** Begin Dataset excerpt **
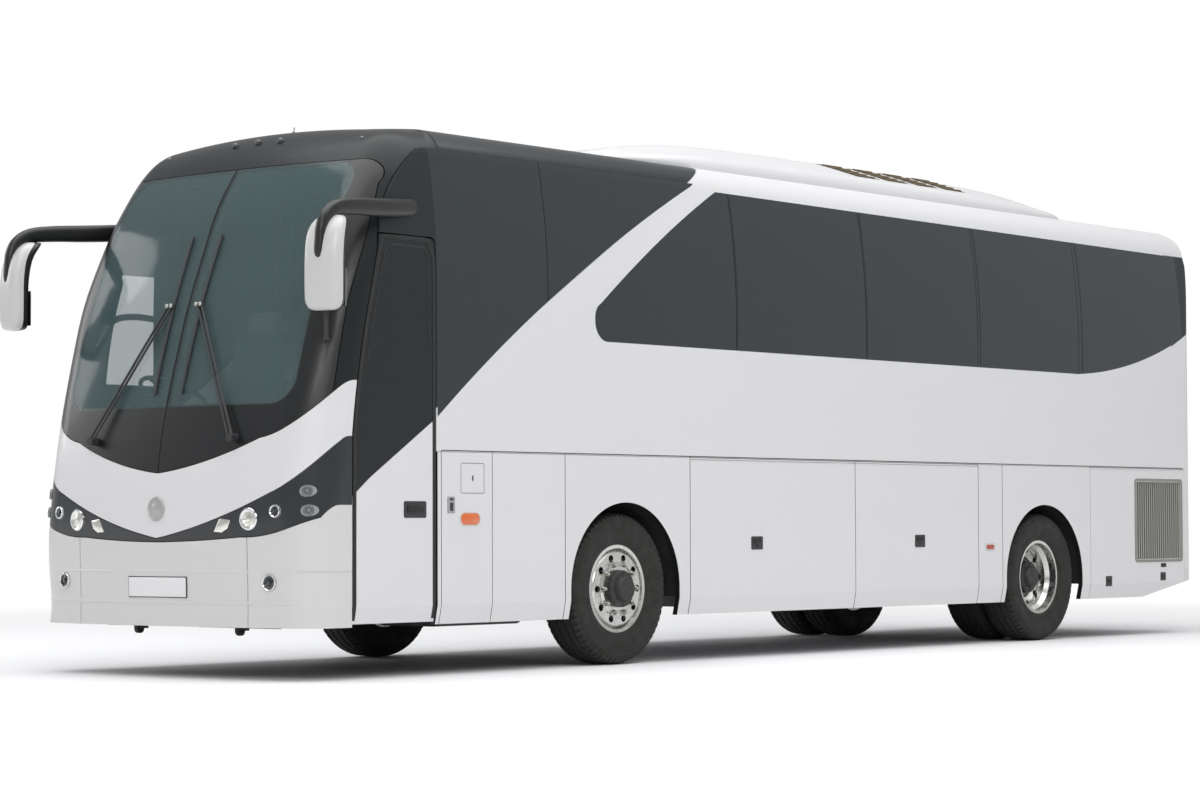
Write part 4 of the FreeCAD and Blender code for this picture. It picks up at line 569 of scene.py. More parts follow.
def put_in_scene(name: str, data: bpy.types.ID) -> bpy.types.Object:
    """Make an object of its data and link it to the scene.

    Args:
        name: name of the object.
        data: mesh, light or camera.

    Returns:
        The new object.
    """
    made = bpy.data.objects.new(name, data)
    bpy.context.scene.collection.objects.link(made)
    return made


@dataclass(frozen=True)
class Studio:
    """Camera, pale floor and soft light."""

    eye: Point = (14.491, -18.753, 0.9325)
    yaw: float = 39.463
    pitch: float = 2.3095
    roll: float = -0.1868
    focal_px: float = 3122.0
    width_px: float = 1200.0
    sensor_mm: float = 36.0
    clip_end: float = 400.0
    floor_size: float = 600.0
    fade_from: float = 6.5
    fade_to: float = 15.0
    # name, place, size, watts, aim
    lamps: tuple[tuple[str, Point, Flat, float, Point], ...] = (
        ("ceiling", (2, -2, 14), (22, 14), 2280, (0, 0, 0)),
        ("left_front", (16, -19, 14), (14, 8), 1650, (0, 0, 1.5)),
        ("right_front", (-20, -9, 9), (8, 8), 600, (0, 0, 1.5)),
    )

    def camera(self) -> None:
        """Place the camera."""
        data = bpy.data.cameras.new("view")
        data.sensor_width = self.sensor_mm
        data.lens = self.focal_px / self.width_px * self.sensor_mm
        data.clip_end = self.clip_end
        made = put_in_scene("view", data)
        yaw, pitch, roll = (math.radians(a) for a in (self.yaw, self.pitch, self.roll))
        ahead = Vector((-math.sin(yaw) * math.cos(pitch), math.cos(yaw) * math.cos(pitch), math.sin(pitch)))
        right = ahead.cross(UP).normalized()
        up = right.cross(ahead)
        right_r = right * math.cos(roll) + up * math.sin(roll)
        up_r = up * math.cos(roll) - right * math.sin(roll)
        made.matrix_world = frame_at(Vector(self.eye), right_r, up_r, -ahead)
        bpy.context.scene.camera = made

    def floor(self) -> None:
        """Lay the floor: pale paper that fades into even white far from the coach."""
        bpy.ops.mesh.primitive_plane_add(size=self.floor_size, location=(0, 0, 0))
        plane = bpy.context.object
        plane.name = "studio_floor"
        material = bpy.data.materials.new("studio_floor")
        g = Graph(material)
        paper = g.node("BsdfPrincipled", {"Base Color": linear("#F2F2F3"), "Roughness": 0.6})
        white = g.node("Emission", {"Color": linear("#FFFFFF"), "Strength": 1.0})
        away = g.node("VectorMath", {"operation": "LENGTH", 0: g.place}).outputs["Value"]
        share = g.all_of(g.seen_by("Camera", "Glossy"), g.ramp(away, self.fade_from, self.fade_to))
        g.node("OutputMaterial", {"Surface": g.mix(share, paper, white)})
        plane.data.materials.append(material)

    def light(self) -> None:
        """Hang the soft boxes and set the world."""
        for name, place, size, watts, aim in self.lamps:
            data = bpy.data.lights.new(name, "AREA")
            data.shape = "RECTANGLE"
            data.size, data.size_y = size
            data.energy = watts
            lamp = put_in_scene(name, data)
            lamp.location = place
            lamp.rotation_euler = (Vector(aim) - Vector(place)).to_track_quat("-Z", "Y").to_euler()
        world = bpy.data.worlds.new("studio")
        bpy.context.scene.world = world
        g = Graph(world)
        base = g.node("Background", {"Color": linear("#F4F5F7"), "Strength": 0.55})
        white = g.node("Background", {"Color": linear("#FFFFFF"), "Strength": 1.0})
        g.node("OutputWorld", {"Surface": g.mix(g.seen_by("Camera", "Transmission"), base, white)})
        bpy.context.scene.view_settings.view_transform = "Standard"


# ---------------------------------------------------------------- shared makers
def frame_at(point: Vector, across: Vector, up: Vector, out: Vector) -> Matrix:
    """Frame at a point whose X, Y and Z are three unit vectors."""
    return move(point) @ Matrix((across, up, out)).transposed().to_4x4()


def centre_of(low: Sequence[float], high: Sequence[float]) -> Point:
    """Middle of a box."""
    x, y, z = ((a + b) / 2 for a, b in zip(low, high))
    return x, y, z


def turns(count: int, shift: float = 0.0) -> list[tuple[float, float]]:
    """Cosine and sine at even steps of a full turn."""
    angles = (2 * math.pi * (k + shift) / count for k in range(count))
    return [(math.cos(t), math.sin(t)) for t in angles]


def heading(line: Sequence[Vector], index: int) -> Vector:
    """Unit direction of a line at one of its points."""
    return (line[min(index + 1, len(line) - 1)] - line[max(index - 1, 0)]).normalized()


# sight lines start this far out beyond the ends or the roof, and beside the flanks
OUT_ENDS, OUT_SIDES = 8.0, 4.0
# depth that is searched for a rim, and how closely the rim is found
RIM_DEPTH, RIM_CLOSE = 4.0, 0.0005
# where a sight line misses, the nearest point to this depth stands in
MISSED_DEPTH = 2.5


class Face(Enum):
    """Sides of the body that fittings are laid on."""

    FRONT = "front"
    REAR = "rear"
    LEFT = "left"
    RIGHT = "right"
    TOP = "top"

    def ray(self, a: float, b: float) -> tuple[Vector, Vector]:
        """Start and direction of the sight line for flat coordinates on this face.

        Args:
            a: across or along the face, X for the ends and Y for the sides.
            b: height, or Y on the roof.

        Returns:
            A point outside the body and the way towards it.
        """
        start, way = {
            Face.FRONT: ((a, -OUT_ENDS, b), (0, 1, 0)), Face.REAR: ((a, OUT_ENDS, b), (0, -1, 0)),
            Face.LEFT: ((OUT_SIDES, a, b), (-1, 0, 0)), Face.RIGHT: ((-OUT_SIDES, a, b), (1, 0, 0)),
            Face.TOP: ((a, b, OUT_ENDS), (0, 0, -1)),
        }[self]
        return Vector(start), Vector(way)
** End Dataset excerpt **
■ **Task goal**: Write the material out again in its entirety, exactly as shown.

■ **Full output**:
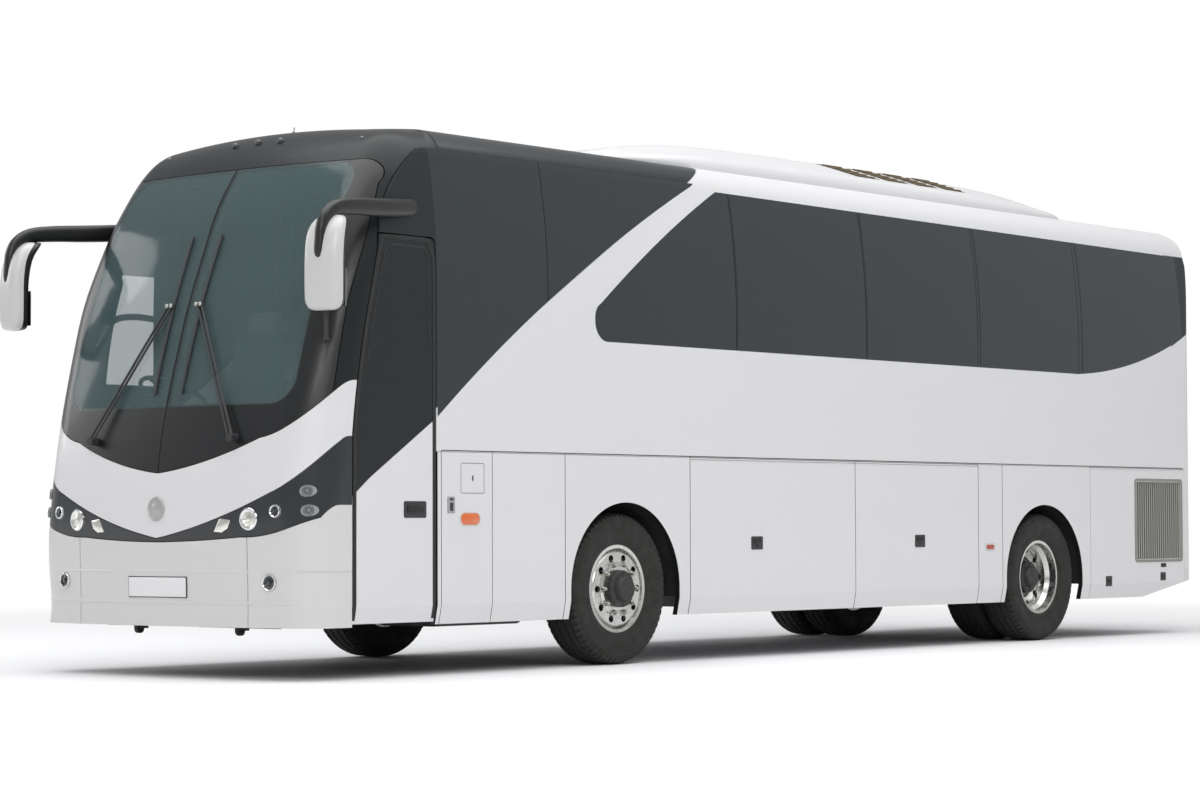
Write part 4 of the FreeCAD and Blender code for this picture. It picks up at line 569 of scene.py. More parts follow.
def put_in_scene(name: str, data: bpy.types.ID) -> bpy.types.Object:
    """Make an object of its data and link it to the scene.

    Args:
        name: name of the object.
        data: mesh, light or camera.

    Returns:
        The new object.
    """
    made = bpy.data.objects.new(name, data)
    bpy.context.scene.collection.objects.link(made)
    return made


@dataclass(frozen=True)
class Studio:
    """Camera, pale floor and soft light."""

    eye: Point = (14.491, -18.753, 0.9325)
    yaw: float = 39.463
    pitch: float = 2.3095
    roll: float = -0.1868
    focal_px: float = 3122.0
    width_px: float = 1200.0
    sensor_mm: float = 36.0
    clip_end: float = 400.0
    floor_size: float = 600.0
    fade_from: float = 6.5
    fade_to: float = 15.0
    # name, place, size, watts, aim
    lamps: tuple[tuple[str, Point, Flat, float, Point], ...] = (
        ("ceiling", (2, -2, 14), (22, 14), 2280, (0, 0, 0)),
        ("left_front", (16, -19, 14), (14, 8), 1650, (0, 0, 1.5)),
        ("right_front", (-20, -9, 9), (8, 8), 600, (0, 0, 1.5)),
    )

    def camera(self) -> None:
        """Place the camera."""
        data = bpy.data.cameras.new("view")
        data.sensor_width = self.sensor_mm
        data.lens = self.focal_px / self.width_px * self.sensor_mm
        data.clip_end = self.clip_end
        made = put_in_scene("view", data)
        yaw, pitch, roll = (math.radians(a) for a in (self.yaw, self.pitch, self.roll))
        ahead = Vector((-math.sin(yaw) * math.cos(pitch), math.cos(yaw) * math.cos(pitch), math.sin(pitch)))
        right = ahead.cross(UP).normalized()
        up = right.cross(ahead)
        right_r = right * math.cos(roll) + up * math.sin(roll)
        up_r = up * math.cos(roll) - right * math.sin(roll)
        made.matrix_world = frame_at(Vector(self.eye), right_r, up_r, -ahead)
        bpy.context.scene.camera = made

    def floor(self) -> None:
        """Lay the floor: pale paper that fades into even white far from the coach."""
        bpy.ops.mesh.primitive_plane_add(size=self.floor_size, location=(0, 0, 0))
        plane = bpy.context.object
        plane.name = "studio_floor"
        material = bpy.data.materials.new("studio_floor")
        g = Graph(material)
        paper = g.node("BsdfPrincipled", {"Base Color": linear("#F2F2F3"), "Roughness": 0.6})
        white = g.node("Emission", {"Color": linear("#FFFFFF"), "Strength": 1.0})
        away = g.node("VectorMath", {"operation": "LENGTH", 0: g.place}).outputs["Value"]
        share = g.all_of(g.seen_by("Camera", "Glossy"), g.ramp(away, self.fade_from, self.fade_to))
        g.node("OutputMaterial", {"Surface": g.mix(share, paper, white)})
        plane.data.materials.append(material)

    def light(self) -> None:
        """Hang the soft boxes and set the world."""
        for name, place, size, watts, aim in self.lamps:
            data = bpy.data.lights.new(name, "AREA")
            data.shape = "RECTANGLE"
            data.size, data.size_y = size
            data.energy = watts
            lamp = put_in_scene(name, data)
            lamp.location = place
            lamp.rotation_euler = (Vector(aim) - Vector(place)).to_track_quat("-Z", "Y").to_euler()
        world = bpy.data.worlds.new("studio")
        bpy.context.scene.world = world
        g = Graph(world)
        base = g.node("Background", {"Color": linear("#F4F5F7"), "Strength": 0.55})
        white = g.node("Background", {"Color": linear("#FFFFFF"), "Strength": 1.0})
        g.node("OutputWorld", {"Surface": g.mix(g.seen_by("Camera", "Transmission"), base, white)})
        bpy.context.scene.view_settings.view_transform = "Standard"


# ---------------------------------------------------------------- shared makers
def frame_at(point: Vector, across: Vector, up: Vector, out: Vector) -> Matrix:
    """Frame at a point whose X, Y and Z are three unit vectors."""
    return move(point) @ Matrix((across, up, out)).transposed().to_4x4()


def centre_of(low: Sequence[float], high: Sequence[float]) -> Point:
    """Middle of a box."""
    x, y, z = ((a + b) / 2 for a, b in zip(low, high))
    return x, y, z


def turns(count: int, shift: float = 0.0) -> list[tuple[float, float]]:
    """Cosine and sine at even steps of a full turn."""
    angles = (2 * math.pi * (k + shift) / count for k in range(count))
    return [(math.cos(t), math.sin(t)) for t in angles]


def heading(line: Sequence[Vector], index: int) -> Vector:
    """Unit direction of a line at one of its points."""
    return (line[min(index + 1, len(line) - 1)] - line[max(index - 1, 0)]).normalized()


# sight lines start this far out beyond the ends or the roof, and beside the flanks
OUT_ENDS, OUT_SIDES = 8.0, 4.0
# depth that is searched for a rim, and how closely the rim is found
RIM_DEPTH, RIM_CLOSE = 4.0, 0.0005
# where a sight line misses, the nearest point to this depth stands in
MISSED_DEPTH = 2.5


class Face(Enum):
    """Sides of the body that fittings are laid on."""

    FRONT = "front"
    REAR = "rear"
    LEFT = "left"
    RIGHT = "right"
    TOP = "top"

    def ray(self, a: float, b: float) -> tuple[Vector, Vector]:
        """Start and direction of the sight line for flat coordinates on this face.

        Args:
            a: across or along the face, X for the ends and Y for the sides.
            b: height, or Y on the roof.

        Returns:
            A point outside the body and the way towards it.
        """
        start, way = {
            Face.FRONT: ((a, -OUT_ENDS, b), (0, 1, 0)), Face.REAR: ((a, OUT_ENDS, b), (0, -1, 0)),
            Face.LEFT: ((OUT_SIDES, a, b), (-1, 0, 0)), Face.RIGHT: ((-OUT_SIDES, a, b), (1, 0, 0)),
            Face.TOP: ((a, b, OUT_ENDS), (0, 0, -1)),
        }[self]
        return Vector(start), Vector(way)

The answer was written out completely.